The arrival of rock'n'roll and changing musical tastes in the 1960s inevitably hurt Trenet's career; as a result, he made very few personal appearances  and released hardly any albums at all in that decade. He kept writing songs and fiction, though, and by the late '70s and early '80s, renewed interest in the music of his era brought him back to French and Canadian stages. Some of these live appearances were recorded, and by the 1990s, Trenet was still making new albums (1995's Fais Ta Vie, with several new songs, is a good example) and different record labels were reissuing his old recordings on CD. Charles Trenet passed away in Créteil in February 2001, about two years after cutting a live album at the Salle Pleyel in Paris. He was one of several singers who contributed to bringing jazz into the French chanson, thereby enriching it and making it more complex and more engaging. He will always be remembered for his dapper stage persona and for the many wonderful songs that he wrote and that could be at the same time joyful, nostalgic, and downright funny.

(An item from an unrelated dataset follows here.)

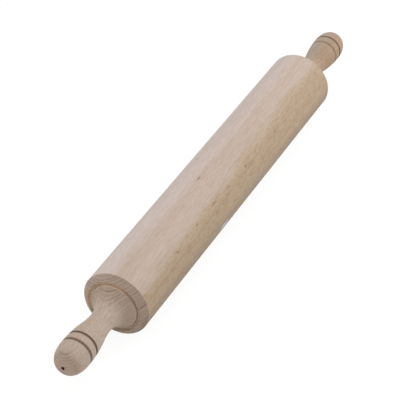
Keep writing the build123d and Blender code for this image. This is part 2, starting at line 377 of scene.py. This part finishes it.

For those who may wish to get acquainted with his vast recorded legacy, there are many compilations currently available in the U.S., but a proper place to start is Swing Troubadour 1937-1947 (Saga Records, 2008) because it features most of his best-known numbers, including "Boum," "La Mer," "Je Chante," "Verlaine," "Ménilmontant," and "Que Reste-t-Il de Nos Amours," among several others. The musicianship of the backing bands is outstanding here, as Trénet joins forces with Alix Combelle, Wal-Berg, Bernard Hilda, and even dazzling swing guitarist Django Reinhardt on "La Cigale et La Fourmi." A more comprehensive collection is the two-CD import Chanson 1937-1960 (BD Music, 2011), which contains 48 tracks, very detailed liner notes in French, and even an account of parts of Trenet's life in the form of a full-color comic book. Another interesting French import is 100 Chansons (EMI France, 2007), a five-disc set that offers, well, one hundred tracks by Trenet, and finally, Definitive Collection (Not Now Records, 2010) is a fairly inexpensive way to get introduced to seventy-five of his best songs, with good sound quality but, alas, no notes or personnel information.